I am really curious how it will all turn out: Few minds commanding huge
swathes of substrate to achieve potentially large goals, or multitudes of
hardscrabble peasants eking out an existence on a day to day basis.
Notwithstanding my desire to copy myself, I am partial to the former
scenario. Malthusian growth is most likely to end in a dissipative stasis,
running and burning energy as fast as you can to just barely stay in the
game. Long-term capital investment that is possible when thieves are
suppressed opens new worlds of possibilities and knowledge.

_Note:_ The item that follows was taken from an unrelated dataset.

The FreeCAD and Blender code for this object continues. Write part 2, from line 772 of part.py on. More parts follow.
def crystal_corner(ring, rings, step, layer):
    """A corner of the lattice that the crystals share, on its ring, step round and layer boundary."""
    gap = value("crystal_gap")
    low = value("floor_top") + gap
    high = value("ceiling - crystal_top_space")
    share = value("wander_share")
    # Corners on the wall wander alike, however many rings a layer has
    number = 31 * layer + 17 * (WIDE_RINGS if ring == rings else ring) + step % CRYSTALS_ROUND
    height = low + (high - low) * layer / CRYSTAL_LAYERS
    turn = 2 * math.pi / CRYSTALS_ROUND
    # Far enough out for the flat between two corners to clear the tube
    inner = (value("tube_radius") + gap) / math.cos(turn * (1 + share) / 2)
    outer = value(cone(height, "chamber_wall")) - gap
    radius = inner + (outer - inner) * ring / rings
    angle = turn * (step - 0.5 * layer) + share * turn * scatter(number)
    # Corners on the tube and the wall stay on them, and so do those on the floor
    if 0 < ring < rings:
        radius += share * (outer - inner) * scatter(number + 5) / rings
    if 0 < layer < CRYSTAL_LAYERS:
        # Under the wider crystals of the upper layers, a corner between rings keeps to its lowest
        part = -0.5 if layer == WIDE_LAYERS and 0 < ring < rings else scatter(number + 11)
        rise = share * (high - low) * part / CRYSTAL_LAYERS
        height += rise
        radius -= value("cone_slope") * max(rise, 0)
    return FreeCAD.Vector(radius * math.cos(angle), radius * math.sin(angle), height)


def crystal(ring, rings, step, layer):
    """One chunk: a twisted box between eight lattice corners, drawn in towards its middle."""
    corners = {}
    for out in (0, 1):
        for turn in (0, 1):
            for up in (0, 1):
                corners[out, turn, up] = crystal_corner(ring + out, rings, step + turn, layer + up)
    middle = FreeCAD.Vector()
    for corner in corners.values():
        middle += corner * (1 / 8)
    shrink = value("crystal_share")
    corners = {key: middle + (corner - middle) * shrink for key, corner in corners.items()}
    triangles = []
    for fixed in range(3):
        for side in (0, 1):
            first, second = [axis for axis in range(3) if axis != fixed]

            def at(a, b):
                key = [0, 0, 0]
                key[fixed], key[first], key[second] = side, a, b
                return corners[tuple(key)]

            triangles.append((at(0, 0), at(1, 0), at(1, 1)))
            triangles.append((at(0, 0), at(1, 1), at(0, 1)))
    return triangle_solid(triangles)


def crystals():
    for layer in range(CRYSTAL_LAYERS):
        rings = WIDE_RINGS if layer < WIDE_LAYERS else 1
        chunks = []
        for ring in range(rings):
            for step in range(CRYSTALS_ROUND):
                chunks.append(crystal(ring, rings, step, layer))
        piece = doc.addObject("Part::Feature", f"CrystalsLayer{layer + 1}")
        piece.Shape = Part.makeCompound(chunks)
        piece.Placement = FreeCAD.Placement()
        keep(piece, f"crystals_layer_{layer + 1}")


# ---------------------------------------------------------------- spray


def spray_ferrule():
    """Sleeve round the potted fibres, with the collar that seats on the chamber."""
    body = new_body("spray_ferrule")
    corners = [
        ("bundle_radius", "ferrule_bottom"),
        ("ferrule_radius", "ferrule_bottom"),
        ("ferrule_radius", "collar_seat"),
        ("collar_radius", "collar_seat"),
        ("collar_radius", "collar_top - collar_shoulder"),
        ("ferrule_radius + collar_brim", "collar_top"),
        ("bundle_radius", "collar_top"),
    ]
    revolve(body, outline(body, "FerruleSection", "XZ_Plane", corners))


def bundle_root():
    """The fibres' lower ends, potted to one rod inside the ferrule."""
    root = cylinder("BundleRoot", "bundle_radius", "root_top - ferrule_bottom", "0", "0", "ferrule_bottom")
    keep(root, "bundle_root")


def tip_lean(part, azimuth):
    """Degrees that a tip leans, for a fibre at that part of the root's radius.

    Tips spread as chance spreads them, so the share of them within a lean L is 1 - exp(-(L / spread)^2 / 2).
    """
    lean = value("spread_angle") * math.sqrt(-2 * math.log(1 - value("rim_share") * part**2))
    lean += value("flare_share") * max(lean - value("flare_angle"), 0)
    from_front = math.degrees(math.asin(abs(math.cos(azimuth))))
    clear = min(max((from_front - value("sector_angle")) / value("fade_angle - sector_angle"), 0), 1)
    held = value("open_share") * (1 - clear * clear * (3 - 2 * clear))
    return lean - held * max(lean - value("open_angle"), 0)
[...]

One interesting parallel to the farming-industrial transition will probably
obtain: During the transition to industry, the relative economic importance
of activities shifted from farming to industrial activities, which was
paralleled by a drop in the fraction of farmers and a rise in the fraction
of industry/service related jobs. This shift will play out again as we
transfer to the post-human world. There will be still physical, industrial
labor to be done but the relative amount of computational resources
directly employed to move limbs and tentacles will be minuscule compared to
the resources spent in simulation and exploration of mathematical realms.
Most minds will be proving theorems, producing insights capable of greatly
increasing the efficiency of physical acts, and there will be just a few
minds left who will use these insights to move robot bodies - just as today
the few remaining farmers use industrial products (tractors, pesticides) to
make more food than was ever possible when almost everybody was a farmer.

It will be a glorious world.

Unless, of course, it is physically easier to attack computational
substrate than to defend it. "The Invincible" could fail.